Karenanya, jangan lupa mengucapkan ungkapan terima kasih kepada orang tua Saudara. Rangkul dan cium mereka, jika mereka bersama Saudara di sini. Kirimi pesan bahagia, jika mereka, karena suatu hal, tidak bisa bergabung di kampus ini. Kirimi mereka doa terbaik setiap hari tanpa lelah, jika mereka sudah disayang Allah di alam kubur. Jadilah Saudara bagian amal jariyah bagi orang tua.
Saudara adalah kebanggaan mereka. Kesuksesan dan kebahagiaan Saudara merupakan harapan mereka. Mereka tidak mengharapkan balasan. Kasih orang tua kepada anaknya tidak berbatas waktu, sepanjang masa. Mereka hanya memberi, dan tak harap kembali. Bagai sang surya, menyinari dunia. Saudara mungkin sayup-sayup teringat ungkapan di atas berasal dari syair lagu yang waktu kecil sering Saudara lantunkan.

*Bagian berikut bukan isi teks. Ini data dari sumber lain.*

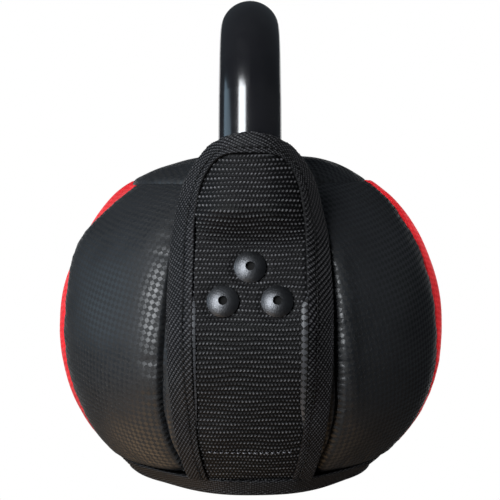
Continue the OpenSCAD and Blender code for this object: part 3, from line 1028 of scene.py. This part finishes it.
def base_edging():
    """The twill tape round the base: over the panels' hems and the straps' feet, and down under the foot."""
    rows, cols = 41, 1400
    angle = np.linspace(0, 2 * np.pi, cols, endpoint=False)[None, :]
    # From inside the foot, up over the hems: radius, height, and how far a strap's foot pushes it out.
    section = np.array([
        [BASE_R - 3.5, 0.3, 0],
        [BASE_R - 0.5, 0.1, 4],
        [BINDING_FOOT_R - 0.4, 0.15, 10],
        [BINDING_FOOT_R + 0.5, 0.8, 10.5],
        [BINDING_FOOT_R + 1.5, 2.6, 10],
        [BINDING_TOP_R + 1.6, BINDING_TOP_Z - 0.5, 7.5],
        [BINDING_TOP_R + 3.2, BINDING_TOP_Z + 1.5, 7],
        [BINDING_TOP_R + 2.6, BINDING_TOP_Z + 2.3, 6],
        [BINDING_TOP_R - 2.4, BINDING_TOP_Z, 3],
        [BASE_R - 4, BINDING_TOP_Z - 1, 0],
    ])
    line, shift = section[:, :2], section[:, 2]
    run = lengths_along(line)
    s = np.linspace(0, run[-1], rows)
    under = strap_share(angle)
    r = np.interp(s, run, line[:, 0])[:, None] + np.interp(s, run, shift)[:, None] * under
    z = np.interp(s, run, line[:, 1])[:, None]
    points = np.stack(np.broadcast_arrays(r * np.cos(angle), r * np.sin(angle), z), axis=-1)
    along, across = np.broadcast_arrays(angle * BINDING_FOOT_R, s[:, None])
    height = twill_weave(along, across, -25)
    calm = smooth(0.3, 1.5, z)
    off = (0.5 * (height - 1) + 0.3 * ripple(along, across, 22, 71)) * calm
    normals = normals_of(points)
    points = points + normals * off[..., None]
    uv = np.stack([along, across], axis=-1)
    obj = shell("base_edging", points, -0.9 * normals, uv, height, ring=True)
    dress(obj, BLACK_TWILL)
    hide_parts("base_binding")


def base_disc():
    """The round cloth base, resting flat, dished a little towards its middle."""
    rows, cols = 121, 240
    rho = np.linspace(1e-6, 1, rows)[:, None]
    angle = np.linspace(0, 2 * np.pi, cols, endpoint=False)[None, :]
    x, y = rho * BASE_R * np.cos(angle), rho * BASE_R * np.sin(angle)
    z = 0.9 * smooth(1, 0.55, rho) + 0.12 * ripple(x, y, 25, 81) * smooth(1, 0.8, rho) + 0.35
    points = np.stack(np.broadcast_arrays(x, y, z), axis=-1)
    height = rib_weave(x, y)
    uv = np.stack([x, y], axis=-1)
    obj = shell("base_cover", points, np.array([0, 0, 1.5]), uv, height, ring=True)
    dress(obj, BASE_CLOTH)
    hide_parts("base_panel")


def wadding_fill():
    """The filling just under the covers, lumpy, and lower than the bottom of every seam."""
    rows, cols = 90, 160
    t = np.linspace(0, 1, rows)[:, None]
    z_low, z_high = BASE_SEAM_Z + 0.4, DOME_TOP_Z - 6
    z = mix(z_low, z_high, t)
    angle = np.linspace(0, 2 * np.pi, cols, endpoint=False)[None, :]
    dome_z = TOP_SEAM_Z - 6
    up_dome = np.maximum(0, (z - dome_z) / (z_high - dome_z))
    dome = TOP_SEAM_R * np.sqrt(np.maximum(0, 1 - up_dome**2)) + 6
    r = np.where(z < dome_z, ball_r(z), np.minimum(ball_r(z), dome)) - 9.5
    r = r + 0.9 * ripple(angle * 80, z, 18, 91)
    points = np.stack(np.broadcast_arrays(r * np.cos(angle), r * np.sin(angle), z + 0 * angle), axis=-1)
    faces = quads(rows, cols, ring=True)
    faces += [list(range(cols))[::-1], [(rows - 1) * cols + j for j in range(cols)]]
    obj = mesh_object("wadding_fill", points, faces)
    dress(obj, WADDING_FIBRE)
    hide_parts("wadding")


# ---- CAD nodes that stay ----


def dress_cad_nodes():
    """Better materials for the CAD nodes that are shown as they are."""
    kept = {
        "handle_tube": HANDLE_BLACK,
        "base_stiffener": STIFF_PLASTIC,
        "weight_bag": BAG_CANVAS,
        "iron_sand": IRON_SAND,
    }
    for side in SIDES:
        kept[f"handle_plate_{side}"] = BARE_STEEL
        kept[f"backing_plate_{side}"] = BARE_STEEL
        for which in RIVET_SPOTS:
            kept[f"rivet_{side}_{which}"] = RIVET_BLACK
            kept[f"mandrel_{side}_{which}"] = MANDREL_SHADE_BLACK
    for node, material in kept.items():
        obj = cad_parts[node]
        obj.data.materials.clear()
        obj.data.materials.append(material)


# ---- Stage, light and camera ----


def stage():
    """A plain white floor, and a world that looks white but gives only faint light."""
    white = bpy.data.materials.new("stage_white")
    white.use_nodes = True
    tree = white.node_tree
    tree.nodes.clear()
    glow = tree.nodes.new("ShaderNodeEmission")
    glow.inputs["Strength"].default_value = 1.0
    out = tree.nodes.new("ShaderNodeOutputMaterial")
    tree.links.new(glow.outputs[0], out.inputs[0])
    mesh = bpy.data.meshes.new("floor")
    reach = 6.0
    corners = [(-reach, -reach, 0), (reach, -reach, 0), (reach, reach, 0), (-reach, reach, 0)]
    mesh.from_pydata(corners, [], [(0, 1, 2, 3)])
    floor = bpy.data.objects.new("floor", mesh)
    floor.location.z = -0.0005
    bpy.context.scene.collection.objects.link(floor)
    mesh.materials.append(white)
    floor.visible_diffuse = False
    floor.visible_glossy = False
    floor.visible_shadow = False
    world = bpy.data.worlds.new("studio")
    bpy.context.scene.world = world
    world.use_nodes = True
    nodes = world.node_tree.nodes
    links = world.node_tree.links
    back = nodes["Background"]
    back.inputs["Color"].default_value = (0.75, 0.87, 1.0, 1)
    back.inputs["Strength"].default_value = 0.045
    shown = nodes.new("ShaderNodeBackground")
    shown.inputs["Color"].default_value = (1, 1, 1, 1)
    path = nodes.new("ShaderNodeLightPath")
    pick = nodes.new("ShaderNodeMixShader")
    links.new(path.outputs["Is Camera Ray"], pick.inputs[0])
    links.new(back.outputs[0], pick.inputs[1])
    links.new(shown.outputs[0], pick.inputs[2])
    links.new(pick.outputs[0], nodes["World Output"].inputs[0])


def softbox(name, azimuth, elevation, distance, size, power, colour, glint=True):
    """A soft light aimed at the ball's middle; azimuth 90 is the camera's side and more is to its right.

    glint is False for a light that is left out of reflections.
    """
    a, e = math.radians(azimuth), math.radians(elevation)
    away = Vector((math.sin(a) * math.cos(e), -math.cos(a) * math.cos(e), math.sin(e)))
    data = bpy.data.lights.new(name, "AREA")
    data.shape = "RECTANGLE"
    data.size, data.size_y = size
    data.energy = power
    data.color = colour
    light = bpy.data.objects.new(name, data)
    light.location = Vector((0, 0, 0.12)) + away * distance
    light.rotation_mode = "QUATERNION"
    light.rotation_quaternion = away.to_track_quat("Z", "Y")
    light.visible_camera = False
    light.visible_glossy = glint
    bpy.context.scene.collection.objects.link(light)


def lights():
    """Lights by name: azimuth, elevation, distance, size, power and colour."""
    softbox("key", 60, 14, 1.4, (0.58, 1.35), 40, (0.93, 0.965, 1.0))
    softbox("high", 40, 66, 1.4, (0.8, 0.6), 12, (0.97, 0.98, 1.0), glint=False)
    softbox("side", 0, 8, 1.3, (0.8, 0.8), 3.0, (0.56, 0.8, 1.0))
    softbox("fill_right", 190, 14, 1.3, (0.6, 0.9), 18, (1.0, 1.0, 1.0), glint=False)
    softbox("backdrop", 270, -4, 1.6, (2.2, 1.2), 8, (1.0, 1.0, 1.0))
    softbox("table_left", 8, -58, 0.9, (1.0, 0.5), 2.6, (1.0, 0.66, 0.36))
    softbox("table_right", 165, -62, 0.8, (0.6, 0.4), 0.4, (1.0, 0.66, 0.36))


def camera():
    """The photo's view: from +X, a little above the ball's middle and looking slightly down."""
    data = bpy.data.cameras.new("camera")
    data.sensor_width = 36.0
    data.lens = 83.0
    data.clip_start = 0.01
    cam = bpy.data.objects.new("camera", data)
    cam.location = (0.712, 0, 0.165)
    cam.rotation_euler = (math.radians(90 - 2.68), 0, math.radians(90))
    bpy.context.scene.collection.objects.link(cam)
    bpy.context.scene.camera = cam


side_panels()
top_cover()
seam_threads()
for side_name in SIDES:
    webbing(side_name)
    edging(side_name)
    strap_threads(side_name)
    facing(side_name)
    pocket_lining(side_name)
base_edging()
base_disc()
wadding_fill()
dress_cad_nodes()
stage()
lights()
camera()
bpy.context.scene.view_settings.view_transform = "Standard"
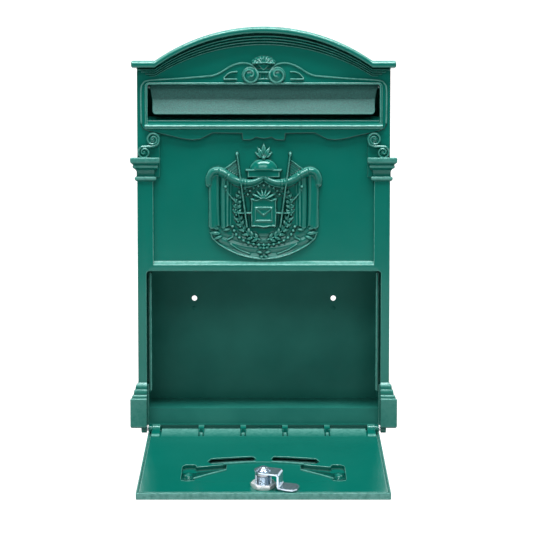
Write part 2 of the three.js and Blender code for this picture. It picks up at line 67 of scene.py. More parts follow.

Balasan apapun terhadap mereka tidak akan sanggup menyamai pengorbanan orang tua kepada Saudara. Karenanya selalu lengkapi dengan kiriman doa tanpa henti dan istikamah menjadi orang baik.
Tetaplah menjadi orang baik, yang keberadaannya dicari, kehadirannya dinanti, kepergiannya dirindui, kebaikannya diteladani, dan kematiannya ditangisi.
Disarikan dari sambutan rektor pada wisuda Universitas Islam Indonesia pada 29 Juni 2019.